Oh, that crazy "public discourse." Won't it get anything right? Here's Emptywheel's Marcy Wheeler to explain what the ODNI won't.
While it’s true that NSA and CIA minimization procedures impose limits on when an analyst can query raw data for content (but not for metadata at CIA), that’s simply not true at FBI, where the primary rule is that if someone is not cleared for FISA themselves, they ask a buddy to access the information. As a result — and because FBI queries FISA data for any national security assessment and “with some frequency” in the course of criminal investigations. In other words, partly because FBI is a domestic agency and partly because it has broader querying authorities, it conduct a “substantial” number of queries as opposed to the thousands done by CIA.
Wheeler goes on to point to the Privacy and Civil Liberty Oversight Board's (RIP) report on Section 702 as evidence of this common FBI practice. While the PCLOB mostly punted on Section 702, finding it to be less blatantly-unconstitutional than the Section 215 program, it still found the FBI perused raw NSA collections quite frequently, both for foreign intelligence information and evidence of criminal activity. The PCLOB was unable to assess how frequently these "none dare call it a backdoor" searches occurred because the FBI has no way of tracking how often it dips into the NSA's collections. With no data and no reporting, it's pretty disingenuous to claim there's effective oversight over the Section 702 program.
Marcy Wheeler also noticed something unusual in the brand new FISC Section 702 report -- newly-required by the USA Freedom Act. According to the numbers released by the FISA Court, zero 702 applications were approved in 2016.
Wheeler points out the process for Section 702 approval runs much like that of Section 215, with applications either being approved by the FISA court or sent back for fixes. Once approved, extensions can be requested, but only for up to 60 days at a time. As she notes, the last 702 submission wouldn't have been able to coast through 2016 without a renewal.
The prior approval before last year was November 6, 2015, so it would only have had to have been extended 2 months to get into this year. So that seems to suggest there was at least a three month (application time plus extension) delay in approving the certifications for this year.
Note, too, that the report shows the only amicus appointed last year was Marc Zwillinger for a known PRTT application, so this hold up wasn’t even related to an amicus complaint.
In any case, this may reflect significant issues with 702.
The Snowden documents -- along with some from other unidentified leakers -- generated far more scrutiny of Section 702 than the NSA has ever experienced. It's not tough to imagine at least a couple of FISA judges being surprised with the scope of what they were approving. The number of submissions is redacted, but the footnote attached makes it clear the government submitted more than one application. This span with zero approvals dates back to the middle of last year, so it's been a bit of a dry run for the NSA.

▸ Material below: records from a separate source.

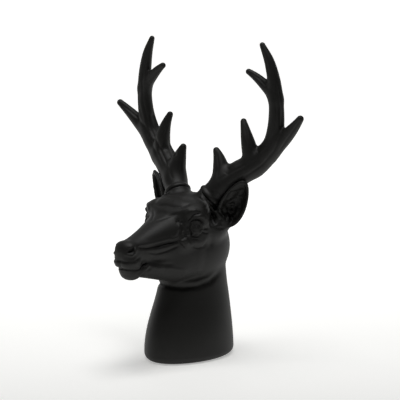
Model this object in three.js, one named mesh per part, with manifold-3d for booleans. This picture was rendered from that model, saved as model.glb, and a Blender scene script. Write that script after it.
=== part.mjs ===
// A stag's head on its neck, cast in resin, with two antlers cast on their own and seated on the skull.
// Millimetres, +Z up. The origin is the middle of the flat underside. The nose points along -Y and the
// stag's left side is +X.
//
// The free forms are modelled as distance fields: negative inside, positive outside. Each form is a
// function of (x, y, z), forms melt into each other over a blend length, and the finished field is
// turned into a closed mesh and thinned where it is smooth.
import * as THREE from "three";
import Module from "manifold-3d";

// Overall sizes.
const figureHeight = 330;
const baseWidth = 81;
const baseDepth = 110;
const baseEdgeRound = 7;

// The seam between each antler and the skull.
const seatRadius = 8;
const seatDepth = 3;
const seamGap = 0.3;
const coronetRadius = 14.2;
const coronetBead = 2.6;

// Walls and details that have a size of their own.
const earWall = 3.2;
const earClearance = 1.4;
const eyeballRadius = 6.6;
const mouthGrooveWidth = 2.4;
const mouthGrooveDepth = 1.5;

// How finely the fields are sampled, and how many triangles are kept.
const bustCell = 1.7;
const antlerCell = 2.1;
const bustTriangles = 5750;
const antlerTriangles = 1550;

// The pose and the carving are drawn on a figure 330 high and follow the real height from there.
const drawnHeight = 330;
const share = figureHeight / drawnHeight;
const at = (x, y, z) => new THREE.Vector3(x, y, z).multiplyScalar(share);
const scaled = (...lengths) => lengths.map((length) => length * share);

// Joining and cutting fields.
function melt(a, b, blend) {
  if (blend <= 0) return Math.min(a, b);
  const overlap = Math.max(blend - Math.abs(a - b), 0) / blend;
  return Math.min(a, b) - (overlap * overlap * blend) / 4;
}
const carve = (body, tool, blend) => -melt(-body, tool, blend);
const ramp = (low, high, value) => THREE.MathUtils.smoothstep(value, low, high);

// A smooth run of numbers through stations [position, value, value, ...], read at any position.
function stationReader(stations) {
  const columns = stations[0].length - 1;
  const slope = (i, c) => {
    const before = stations[Math.max(i - 1, 0)];
    const after = stations[Math.min(i + 1, stations.length - 1)];
    return (after[c] - before[c]) / (after[0] - before[0]);
  };
  return (position) => {
    const last = stations.length - 1;
    const p = THREE.MathUtils.clamp(position, stations[0][0], stations[last][0]);
    let i = 0;
    while (i < last - 1 && p > stations[i + 1][0]) i += 1;
    const [from, to] = [stations[i], stations[i + 1]];
    const span = to[0] - from[0];
    const t = (p - from[0]) / span;
    const values = new Array(columns);
    for (let c = 1; c <= columns; c += 1) {
      const [m0, m1] = [slope(i, c) * span, slope(i + 1, c) * span];
      const rise = to[c] - from[c];
      values[c - 1] = from[c] + t * (m0 + t * (3 * rise - 2 * m0 - m1 + t * (m0 + m1 - 2 * rise)));
    }
    return values;
  };
}

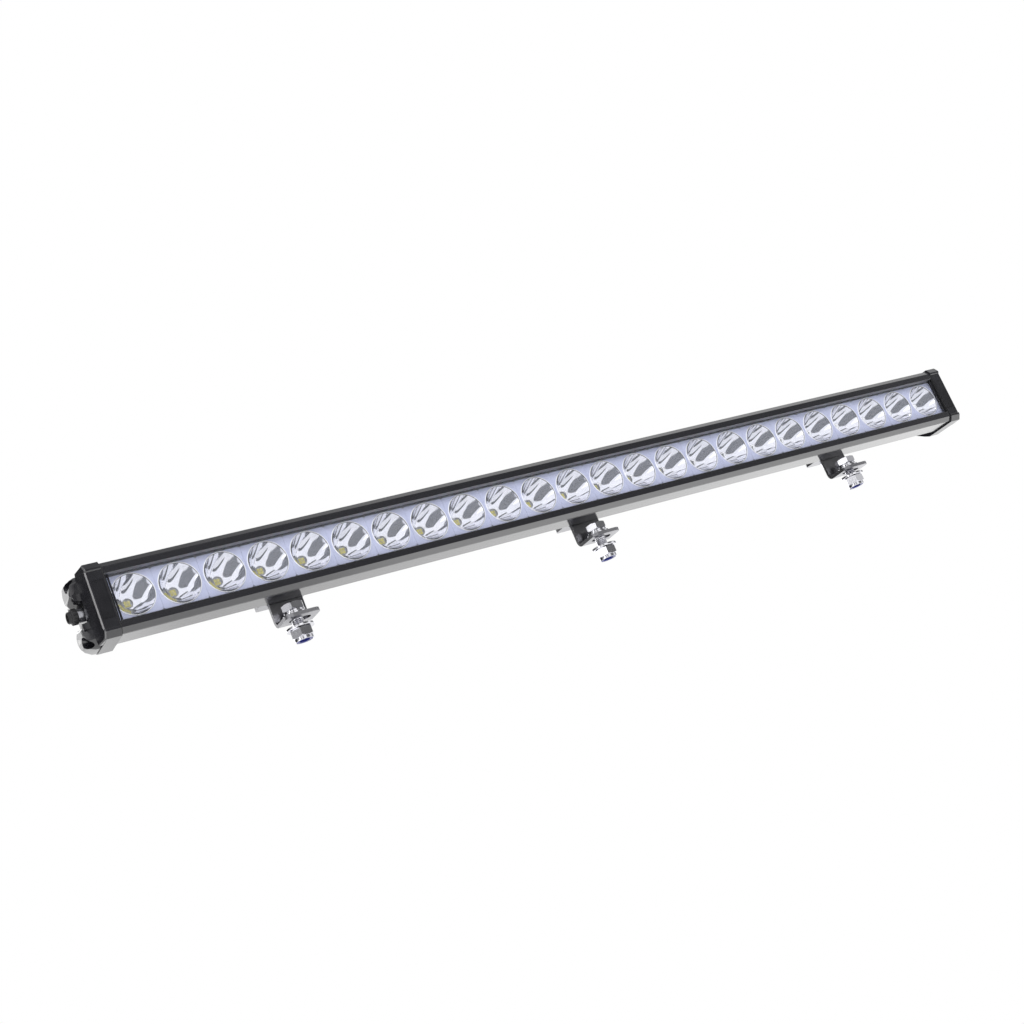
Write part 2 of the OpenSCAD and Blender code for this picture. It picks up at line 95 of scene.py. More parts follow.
def ring_outline(cx, cy, radius, count=40):
    """Points of a whole circle."""
    angles = [2 * math.pi * k / count for k in range(count)]
    return [(cx + radius * math.cos(a), cy + radius * math.sin(a)) for a in angles]


def square(cx, cy, half):
    """The four corners of a square, half its side from its centre."""
    return [(cx - half, cy - half), (cx + half, cy - half), (cx + half, cy + half), (cx - half, cy + half)]


def rounded(corners, steps=3):
    """A closed outline whose corners (a, b, radius) are rounded with arcs."""
    points = []
    count = len(corners)
    for i, (a, b, radius) in enumerate(corners):
        here = Vector((a, b))
        before = Vector(corners[i - 1][:2]) - here
        after = Vector(corners[(i + 1) % count][:2]) - here
        if radius <= 0 or before.length < 1e-6 or after.length < 1e-6:
            points.append(here)
            continue
        u, v = before.normalized(), after.normalized()
        half = math.acos(max(-1.0, min(1.0, u.dot(v)))) / 2
        reach = min(radius / math.tan(half), 0.49 * before.length, 0.49 * after.length)
        radius = reach * math.tan(half)
        centre = here + (u + v).normalized() * (radius / math.sin(half))
        start = here + u * reach - centre
        turn = (here + v * reach - centre).angle_signed(start)
        for k in range(steps + 1):
            angle = turn * k / steps
            points.append(centre + Matrix.Rotation(angle, 2) @ start)
    return points


def both_halves(corners):
    """An outline and its mirror image below the centre line."""
    return corners + [(a, -b, r) for a, b, r in reversed(corners)]


def sweep_x(shape, loops, x0, x1, kind=0):
    """A solid along X: the first loop of (y, z) points is its outside, the others are holes in it."""
    flat = [p for loop in loops for p in loop]
    verts = [(x0, p[0], p[1]) for p in flat] + [(x1, p[0], p[1]) for p in flat]
    count = len(flat)
    faces = []
    start = 0
    for loop in loops:
        n = len(loop)
        for i in range(n):
            j = (i + 1) % n
            faces.append([start + i, start + j, count + start + j, count + start + i])
        start += n
    ends = tessellate_polygon([[Vector((p[0], p[1], 0)) for p in loop] for loop in loops])
    faces += [list(tri) for tri in ends]
    faces += [[count + i for i in reversed(tri)] for tri in ends]
    shape.add(verts, faces, kind)


def prism_z(shape, outline, z0, z1):
    """A solid along Z with one outline of (x, y) points."""
    n = len(outline)
    verts = [(p[0], p[1], z0) for p in outline] + [(p[0], p[1], z1) for p in outline]
    faces = [[i, (i + 1) % n, n + (i + 1) % n, n + i] for i in range(n)]
    faces += [list(range(n - 1, -1, -1)), list(range(n, 2 * n))]
    shape.add(verts, faces)


def axis_point(axis, centre, radius, angle, along):
    """A point on a circle round an axis through a centre."""
    c, s = radius * math.cos(angle), radius * math.sin(angle)
    offset = {"x": (along, c, s), "y": (c, along, -s), "z": (c, s, along)}[axis]
    return Vector(centre) + Vector(offset)


def lathe(shape, profile, centre, axis="z", segments=64, kind=0):
    """A turned solid from (radius, distance along the axis) points; a radius of 0 closes an end."""
    rows = []
    for radius, along in profile:
        if radius == 0:
            rows.append([axis_point(axis, centre, 0, 0, along)])
            continue
        row = []
        for k in range(segments):
            angle = 2 * math.pi * k / segments
            row.append(axis_point(axis, centre, radius, angle, along))
        rows.append(row)
    verts, starts = [], []
    for row in rows:
        starts.append(len(verts))
        verts += row
    faces = []
    for r in range(len(rows) - 1):
        a, b = starts[r], starts[r + 1]
        for k in range(segments):
            d = (k + 1) % segments
            if len(rows[r]) == 1:
                faces.append([a, b + d, b + k])
            elif len(rows[r + 1]) == 1:
                faces.append([a + k, a + d, b])
            else:
                faces.append([a + k, a + d, b + d, b + k])
    shape.add(verts, faces, kind)


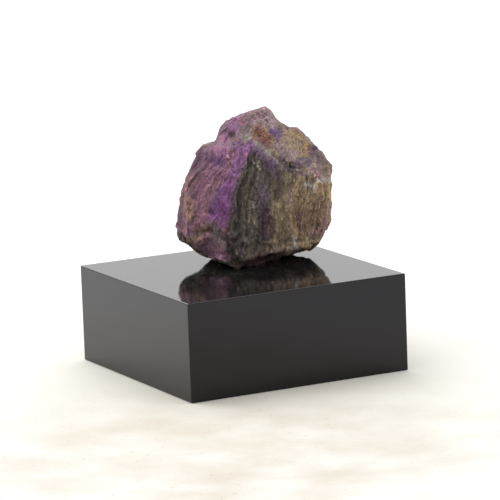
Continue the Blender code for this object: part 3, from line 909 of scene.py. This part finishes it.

The NSA has run into issues before with Section 702, the last time being in 2011, when the FISA court found the "upstream collection" of internet data to be "deficient on constitutional and statutory grounds." The NSA obtained extensions and apparently modified the order until it reached the FISA court's standards. This long delay between approvals could suggest the NSA is back in constitutionally-deficient waters, which definitely isn't where it wants to be as the program heads for renewal.